Initiative Schwarze Menschen in Deutschland (ISD) introduced Black History Month to the German public in the 90s. Educational, memorial, and empowerment events have been put on here ever since. This serves to represent Black people and their achievements as well as honor their significance for German history, culture, and society.

The AStA at the University of Rostock will increasingly celebrate historical and current Black German personalities here and on Instagram this February. There will be a giveaway of four different books that fit the theme. We also consider it necessary to share information on anti-Black racism.

This site will be updated regularly over the course of the month.

What do the terms Black and Afro-German mean?

Black is capitalized to make it clear that it is a constructed pattern of assignment and not a real “characteristic” that can be traced back to the color of the skin. Thus, in this context, being Black does not only mean being assigned to an “ethnic group” across the board but is also associated with the experience of being perceived in a certain way.

The term Afro-German is used as a political self-designation by many black people in Germany. As a self-designation, the term arose in the 1980s from the movement of Black people in Germany in reference to the term Afro-Americans. “Through the deliberate allusion to ‘Afro-American’ and the reference to the Black Power movement, the term was also intended to have a mobilizing and unifying effect […]. However, since the connections to Africa of Black people in Germany have become differentiated, the term Black Germans is now more common”.

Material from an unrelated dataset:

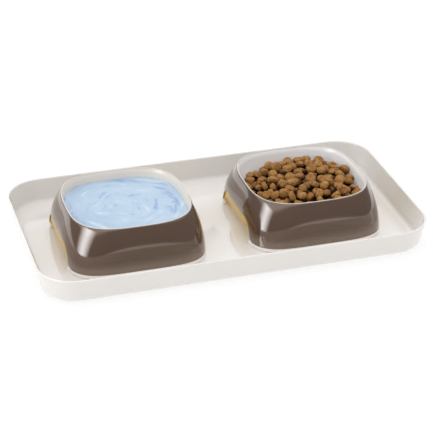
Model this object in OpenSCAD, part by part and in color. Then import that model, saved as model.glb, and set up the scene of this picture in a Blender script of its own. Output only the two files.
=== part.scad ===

Celebrate Black Germans! A short introduction to Anton Wilhelm Amo

Around 1700, he was abducted as a child from what is now Ghana to Germany. In 1707 he came to the court of Braunschweig-Wolfenbüttel as a “gift” for the duke. Anton Ulrich von Brauschweig-Wolfenbüttel and his son Wilhelm, after whom Amo was named, encouraged his education in the humanities. Amo’s academic career began in Halle and included earning a doctorate in Wittenberg. He then worked as a lecturer of philosophy in Halle, Wittenberg, and Jena. In a time when slavery was widespread and accepted, he was already advocating for the rights of Black people in his writings. In 2021, the government of Berlin decided to rename a street in its “African quarter”, which currently has a racist name, in honor of Amo. Because of several official objections, this has yet to actually happen.

Book recommendations

Was weiße Menschen nicht über Rassismus hören wollen, aber wissen sollten – Alice Hasters (German)

Farbe bekennen – May Ayim (German)

African Europeans – Olivette Otele (English)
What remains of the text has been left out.